Having worked throughout the Middle East, Mr Allison estimates that the average annual departure in Middle East schools is 20 per cent and anything up to that rate could be regarded as normal and no cause for concern.

International teachers leave for a variety of reasons: a desire to see other countries, family commitments back home, the discovery that life in the UAE just isn't for them or that teaching overseas isn't what they hoped it would be.

Mr Allison admits: "The fact that there is so much reform means that it isn't a time for the fainthearted. The lack of stability is difficult for some.

"Any education reform is painful at some point. When the national curriculum was brought into the UK in 1988 there was an outcry, but it led to a far more rigorous, far more organised, far better education system and I don't think anyone would seriously suggest going back to the previous way now."

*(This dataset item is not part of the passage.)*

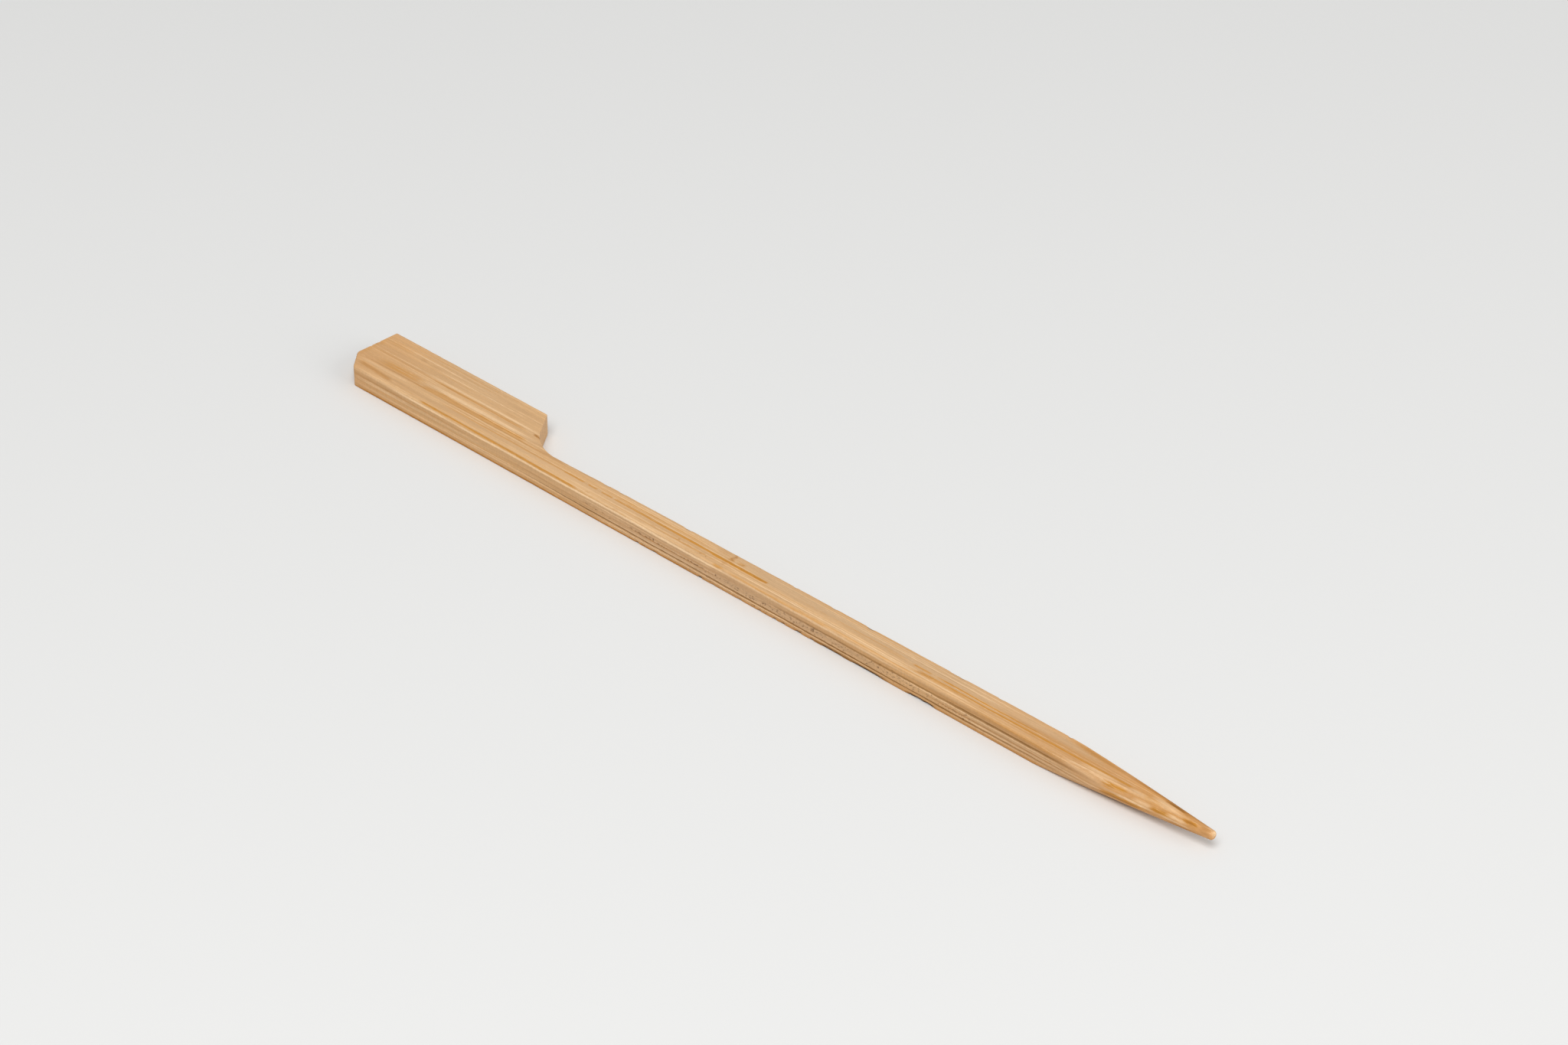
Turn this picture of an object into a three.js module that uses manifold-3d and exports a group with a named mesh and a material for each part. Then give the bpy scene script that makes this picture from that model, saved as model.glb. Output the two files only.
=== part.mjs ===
// A flat bamboo paddle pick: one strip of planed bamboo, milled down on one side into a slim
// shaft that ends in a round point. Millimetres, +Z up. The pick lies on its flat face with
// +X towards the point and the paddle standing out towards +Y.
// The origin is the centre of the pick's footprint, on the face that it rests on.

import * as THREE from 'three';
import { mergeVertices } from 'three/addons/utils/BufferGeometryUtils.js';
import Module from 'manifold-3d';

const wasm = await Module();
wasm.setup();

// Strip
const overallLength = 120;
const thickness = 2.5;
const edgeEase = 0.12;

// Paddle
const paddleLength = 23.7;
const paddleWidth = 7.8;
const farCornerRadius = 0.35;
const chamferAlong = 1.8;
const chamferAcross = 2.1;
const chamferCornerRadius = 0.6;

// Shoulder between the paddle and the shaft
const shoulderAngle = THREE.MathUtils.degToRad( 54 );
const coveRadius = 6;

// Shaft
const shaftRootWidth = 2.65;
const shaftPointWidth = 3.05;

// Point
const pointLength = 21;
const pointSwell = 0.06;
const tipRadius = 0.48;
const tipRounding = 0.3;
const pointStartHeight = 1.38;
const tipHeight = 1.66;

// Fineness of the round stretches
const arcStep = THREE.MathUtils.degToRad( 9 );
const easeSteps = 2;
const pointSides = 40;
const flankSteps = 12;
const tipSteps = 5;

// Colour and finish of planed bamboo
const bambooColor = 0xd6ac7b;
const bambooRoughness = 0.62;

// The pick's own frame: the paddle's end at x = 0, its straight long edge at y = 0
const pointStart = overallLength - pointLength;
const shaftEdgeSlope = ( shaftPointWidth - shaftRootWidth ) / ( pointStart - paddleLength );

function shaftWidthAt( x ) {

	return shaftRootWidth + shaftEdgeSlope * ( x - paddleLength );

}

// Points of the arc that rounds the corner between two straight edges, tangent to both
function roundedCorner( before, corner, after, radius ) {

	const toBefore = before.clone().sub( corner ).normalize();
	const toAfter = after.clone().sub( corner ).normalize();
	const halfAngle = Math.acos( THREE.MathUtils.clamp( toBefore.dot( toAfter ), - 1, 1 ) ) / 2;
	const bisector = toBefore.clone().add( toAfter ).normalize();
	const centre = corner.clone().addScaledVector( bisector, radius / Math.sin( halfAngle ) );
	const tangentLength = radius / Math.tan( halfAngle );
	const start = corner.clone().addScaledVector( toBefore, tangentLength ).sub( centre );
	const turn = Math.PI - 2 * halfAngle;
	const side = Math.sign( toBefore.cross( toAfter ) );
	const count = Math.max( 2, Math.ceil( turn / arcStep ) );
	const points = [];
	for ( let i = 0; i <= count; i ++ ) {

		const spoke = start.clone().rotateAround( new THREE.Vector2(), - side * turn * i / count );
		points.push( spoke.add( centre ) );

	}

	return points;

}

// Where the slanting shoulder meets the line of the shaft's far edge
function shoulderFoot() {

	const drop = paddleWidth - shaftRootWidth;
	const run = drop / ( Math.tan( shoulderAngle ) + shaftEdgeSlope );
	return new THREE.Vector2( paddleLength + run, shaftWidthAt( paddleLength + run ) );

}

// Outline seen from above, counter-clockwise: the long straight edge, the shaft's far edge,
// the cove, the shoulder, the paddle's far edge, its sawn end and the chamfered near corner
function pickOutline() {

	const chamferNear = new THREE.Vector2( chamferAlong, 0 );
	const chamferEnd = new THREE.Vector2( 0, chamferAcross );
	const pointNear = new THREE.Vector2( overallLength, 0 );
	const pointFar = new THREE.Vector2( overallLength, shaftWidthAt( overallLength ) );
	const foot = shoulderFoot();
	const shoulderTop = new THREE.Vector2( paddleLength, paddleWidth );
	const endFar = new THREE.Vector2( 0, paddleWidth );

	return new THREE.Shape( [
		...roundedCorner( chamferEnd, chamferNear, pointNear, chamferCornerRadius ),
		pointNear,
		pointFar,
		...roundedCorner( pointFar, foot, shoulderTop, coveRadius ),
		shoulderTop,
		...roundedCorner( shoulderTop, endFar, chamferEnd, farCornerRadius ),
		...roundedCorner( endFar, chamferEnd, chamferNear, chamferCornerRadius ),
	] );

}

// The strip cut to its outline, with every edge of its two flat faces eased
function makeBlank() {

	const blank = new THREE.ExtrudeGeometry( pickOutline(), {
		steps: 1,
		depth: thickness - 2 * edgeEase,
		bevelEnabled: true,
		bevelThickness: edgeEase,
		bevelSize: edgeEase,
		bevelOffset: - edgeEase,
		bevelSegments: easeSteps,
	} );
	blank.translate( 0, 0, edgeEase );
	return blank;

}

// The turned form that shapes the point: a slightly swelling flank that starts at the
// shaft's lower corners and ends in a small blunt tip with a rounded rim, and behind it a
// cylinder wide enough to leave the shaft and the paddle as they are. Its axis lies above
// the middle of the strip and rises towards the tip, so more is taken off below than above.
function makePointEnvelope() {

	const pointStartWidth = shaftWidthAt( pointStart );
	const startCentre = new THREE.Vector3( pointStart, pointStartWidth / 2, pointStartHeight );
	const tipCentre = new THREE.Vector3( overallLength, pointStartWidth / 2, tipHeight );
	const axis = tipCentre.clone().sub( startCentre );
	const axisLength = axis.length();
	const startRise = Math.max( pointStartHeight, thickness - pointStartHeight );
	const startRadius = Math.hypot( pointStartWidth / 2, startRise );
	const clearRadius = overallLength;
	const flankLength = axisLength - tipRounding;

	const profile = [ new THREE.Vector2( 0, - overallLength ), new THREE.Vector2( clearRadius, - overallLength ) ];
	profile.push( new THREE.Vector2( clearRadius, 0 ) );
	for ( let i = 0; i <= flankSteps; i ++ ) {

		const u = i / flankSteps;
		const swell = 4 * pointSwell * u * ( 1 - u );
		profile.push( new THREE.Vector2( THREE.MathUtils.lerp( startRadius, tipRadius, u ) + swell, flankLength * u ) );

	}

	const rimRadius = tipRadius - tipRounding;
	for ( let i = 1; i <= tipSteps; i ++ ) {

		const angle = Math.PI / 2 * i / tipSteps;
		const radius = rimRadius + tipRounding * Math.cos( angle );
		profile.push( new THREE.Vector2( radius, flankLength + tipRounding * Math.sin( angle ) ) );

	}

	profile.push( new THREE.Vector2( 0, axisLength ) );

	const envelope = new THREE.LatheGeometry( profile, pointSides );
	const turn = new THREE.Quaternion().setFromUnitVectors( new THREE.Vector3( 0, 1, 0 ), axis.normalize() );
	envelope.applyQuaternion( turn );
	envelope.translate( startCentre.x, startCentre.y, startCentre.z );
	return envelope;

}

// A closed geometry with its shared vertices merged, as a solid that can be cut
function toSolid( geometry ) {

	const bare = geometry.clone();
	bare.deleteAttribute( 'normal' );
	bare.deleteAttribute( 'uv' );
	const merged = mergeVertices( bare );
	return new wasm.Manifold( new wasm.Mesh( {
		numProp: 3,
		vertProperties: new Float32Array( merged.attributes.position.array ),
		triVerts: new Uint32Array( merged.index.array ),
	} ) );

}

function toGeometry( solid ) {

	const mesh = solid.getMesh();
	const geometry = new THREE.BufferGeometry();
	geometry.setAttribute( 'position', new THREE.BufferAttribute( mesh.vertProperties, mesh.numProp ) );
	geometry.setIndex( new THREE.BufferAttribute( mesh.triVerts, 1 ) );
	geometry.computeVertexNormals();
	return geometry;

}

function makePick() {

	const pointed = toSolid( makeBlank() ).intersect( toSolid( makePointEnvelope() ) );
	const material = new THREE.MeshStandardMaterial( {
		color: bambooColor,
		roughness: bambooRoughness,
		metalness: 0,
	} );
	const pick = new THREE.Mesh( toGeometry( pointed ), material );
	pick.name = 'bamboo_pick';
	pick.position.set( - overallLength / 2, - paddleWidth / 2, 0 );
	return pick;

}

const part = new THREE.Group();
part.add( makePick() );

export default part;
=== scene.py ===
"""A flat bamboo paddle pick: a planed strip with a wide grip, a slim shaft and a turned point.

Lengths are millimetres in the strip's own directions, which start at the low corner of its box:
along runs from the sawn end to the tip, across from the straight long edge to the far one, and
up from the face that the pick lies on. They become metres where a vertex or a pattern is placed.
"""

import logging
import math
import random
from dataclasses import dataclass
from enum import Enum

import bmesh
import bpy
from mathutils import Matrix, Vector, noise


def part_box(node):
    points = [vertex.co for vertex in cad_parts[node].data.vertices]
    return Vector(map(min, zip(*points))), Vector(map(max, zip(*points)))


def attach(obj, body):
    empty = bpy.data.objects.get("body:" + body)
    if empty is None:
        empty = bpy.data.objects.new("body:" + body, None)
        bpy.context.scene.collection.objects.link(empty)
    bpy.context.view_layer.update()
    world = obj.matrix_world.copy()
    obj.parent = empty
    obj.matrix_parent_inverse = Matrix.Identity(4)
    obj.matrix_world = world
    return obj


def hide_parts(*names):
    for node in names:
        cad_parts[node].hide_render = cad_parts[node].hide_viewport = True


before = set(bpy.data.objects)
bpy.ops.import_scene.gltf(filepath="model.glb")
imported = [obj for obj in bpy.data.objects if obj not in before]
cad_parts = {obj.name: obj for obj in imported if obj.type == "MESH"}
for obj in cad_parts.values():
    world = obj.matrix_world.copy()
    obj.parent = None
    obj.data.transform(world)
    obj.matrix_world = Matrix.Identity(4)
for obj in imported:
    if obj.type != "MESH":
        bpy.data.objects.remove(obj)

Pair = tuple[float, float]
Triple = tuple[float, float, float]
Colour = tuple[float, float, float, float]

LOG = logging.getLogger("pick")
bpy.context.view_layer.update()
CAD_NODE = "bamboo_pick"
MM = 0.001


def smooth_step(low: float, high: float, value: float) -> float:
    """A soft step from 0 at low to 1 at high, which may be the smaller of the two."""
    share = min(1.0, max(0.0, (value - low) / (high - low)))
    return share * share * (3.0 - 2.0 * share)


def mix(first: float, second: float, share: float) -> float:
    """The value that lies a share of the way from the first to the second."""
    return first + (second - first) * share


def grain(along: float, across: float, up: float, length: float, width: float, seed: float) -> float:
    """A fibre pattern from -1 to 1 whose features have a length along the strip and a width."""
    return noise.noise(Vector((along / length + seed, across / width - seed, up / width + seed)))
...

The same may prove true in the UAE. And while teachers - both international and local, working in private and public schools - may leave for a variety of reasons the view shared by all of the educators we spoke to is that, for the most part, they stay for just one.

They stay if they feel they are valued - a value that isn't measured only in salary but in training, promotion and professional support.

All of this country's considerable ambitions hang on the success of its education reforms. And if the modernisation and globalisation of that education system is to be achieved, then it's not only students who need nurturing - it's those who teach them, too.